Perhaps with these reservations in mind, I came to this book with a bias that I couldn't shake.  My distaste only grew as I recoiled from Smith's incessant name-dropping, her simplistic writing style (like Paul, I hated its staccato rhythm), and her tedious invocations of Rimbaud and Baudelaire as inspirations for her own nascent artistic sensibility.  So imagine my surprise when I showed up at George's and learned that everyone else found plenty to like in Just Kids.  

George and Dean were enthralled by the 1970's New York art scene described by Smith.  For his part, Doug felt that her name-dropping was simply part of the bohemian currency of the era.  Like Dan and Stan, he was drawn to her memoir partly out of a fondness for her music as a teenager in the 1970's--a style of music he contrasts with the "vapid, corporatized" rock music of today. 

Even those of us less attuned to her music found something to like in Smith's narrative.  Terry was impressed by her and Mapplethorpe's single-minded devotion to their work, Armando admired her strength and resilience as an artist (and was reminded of working in a music store and constantly re-stocking her debut album, Horses), and Paul (who joined us from Kansas City!) found the modest lives of 1970's rock stars, sans entourages, appealing.  For John and Larry, the strength of the book was its devotion to Smith's and Mapplethorpe's relationship as young artists.

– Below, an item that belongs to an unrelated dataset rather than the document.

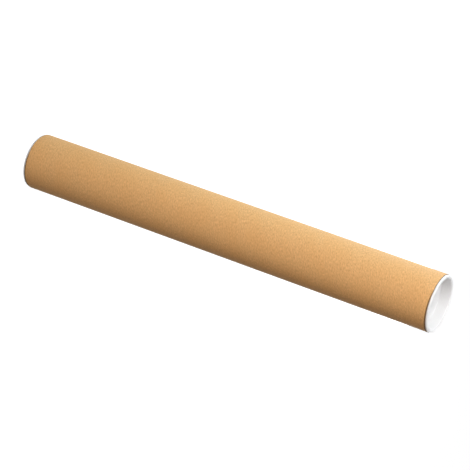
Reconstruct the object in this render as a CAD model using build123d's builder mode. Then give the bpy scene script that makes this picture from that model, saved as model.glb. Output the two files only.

For her story (but not for her writing), we awarded Patti Smith a 6.1, which puts her only a little below average in our ratings.  While I'm tempted to accuse others of praising Smith's memoir out of nostalgia or sympathy, my own rating (a 1) was a little unfair.  To make up, here is a stock photo of Smith:
Patti Smith, then

Next Up
We leave for our ski sojourn in the Sierras in January and return to a new selection of titles in February.   Until then, good reading!  [Ed. Note:  With no snow in the mountains, we've reversed course:  Jack has kindly agreed to host in January and we'll see if February delivers enough snow to make a weekend out of it.]